Это можно отчасти объяснить тем, что в начале XX века характерным было противостояние писателей реалистического и символистского направлений. В процессе литературно-эстетических споров на первый план выходили различия философских и эстетических концепций, в то время как черты преемственности, взаимопроникновения, сходства мышления, свойственного человеку той или иной эпохи, не находились в центре внимания. С другой стороны, символисты, утверждаясь, как известно, стремились найти опору в наследии классиков, порой трактуя ее в духе своих принципов, выделяя и гипертрофируя те особенности творчества великих предшественников, которые ими ощущались как близкие или сходные. Новаторское творчество Гоголя, способ изображения действительности, оригинальный, сложный, особый тип его реализма, расширявший возможности образного познания жизни и утверждения идеала, в своем формировании впитавший опыт философско-эстетических исканий и находок других литературных направлений, особенно романтизма, не случайно привлекал внимание символистов. Они находили в произведениях писателя родственные им черты — фантастики, гротеска, символизации, контрастности, универсализма, сочетания временного и вечного, мастерское владение звуковой и живописной сторонами слова и т. д. Отсюда и стремление «выровнять» Гоголя, объявив его исключительно мистиком, мечтателем, фантастом, а его образы — субъективными, хотя, несомненно, сильными и впечатляющими, но далекими от действительности, не ориентированными на реалистическое отражение.
Более сложно и неоднозначно подходил к осознанию сущности произведений Гоголя А. Белый, видевший многогранность гения, трудность окончательных определений его творчества, невозможность ограничить наследие писателя рамками одного направления, одной образной системы. «Я не знаю,- пишет Белый,- кто Гоголь: реалист, символист, романтик или классик… Говорят, реалист Гоголь — да. Говорят символист он — да… Гоголь гений, к которому вовсе не подойдешь со школьным определением; я имею склонность к символизму; следственно мне легче видеть черты символизма Гоголя, романтик увидит в нем романтика, реалист — реалиста». В итоге А. Белый приходит к мысли о том, что «страдания, муки, восторги» души великого художника находятся на таких вершинах, что кощунственно их «мерить нашим аршином». Впрочем, и А. Белый присоединяется к символистской критике: Гоголь не знал и не описывал реальных людей, был далек от жизненной почвы, от земли. Что касается начала творчества писателя, то для критика несомненно, что «действительность в первый период творчества является у Гоголя часто под романтической вуалью из месячных лучей».

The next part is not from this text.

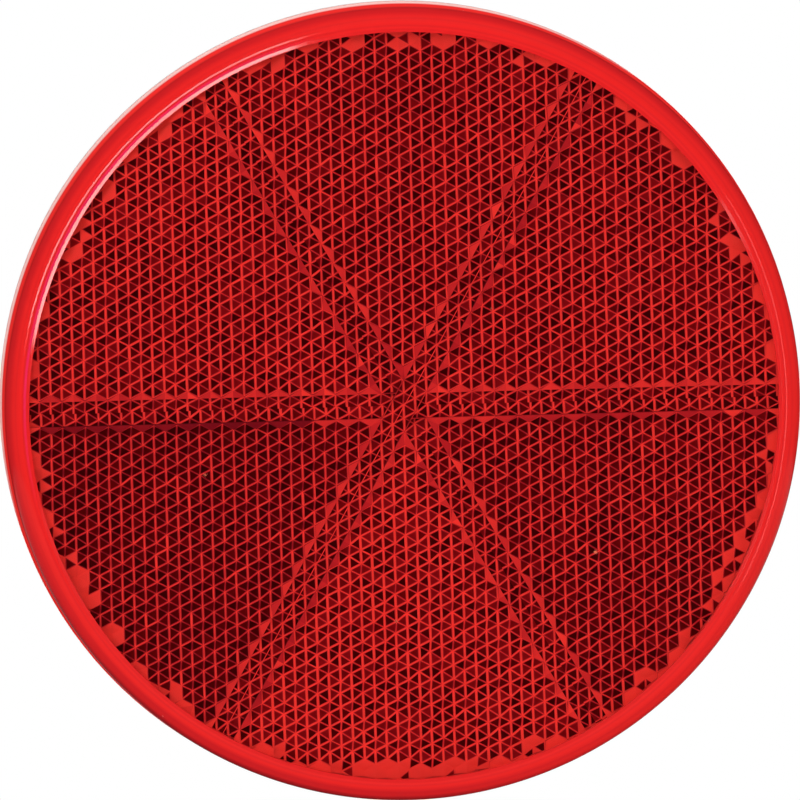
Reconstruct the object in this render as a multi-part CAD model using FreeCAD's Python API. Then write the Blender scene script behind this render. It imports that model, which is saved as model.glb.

Впоследствии тезис о Гоголе-фантасте и романтике на всем протяжении его литературной деятельности, об удаленности его образов от реальной жизни часто варьируется в зарубежной критике. Ранний же период порою характеризуется как малозначительный, не создавший прочных традиций для последующих поколений. На позициях отрицания содержательности и эстетической ценности ранних гоголевских повестей находится и В. Набоков, книга которого о великом художнике издавна пользовалась известностью за рубежом и лишь недавно стала достоянием читателя.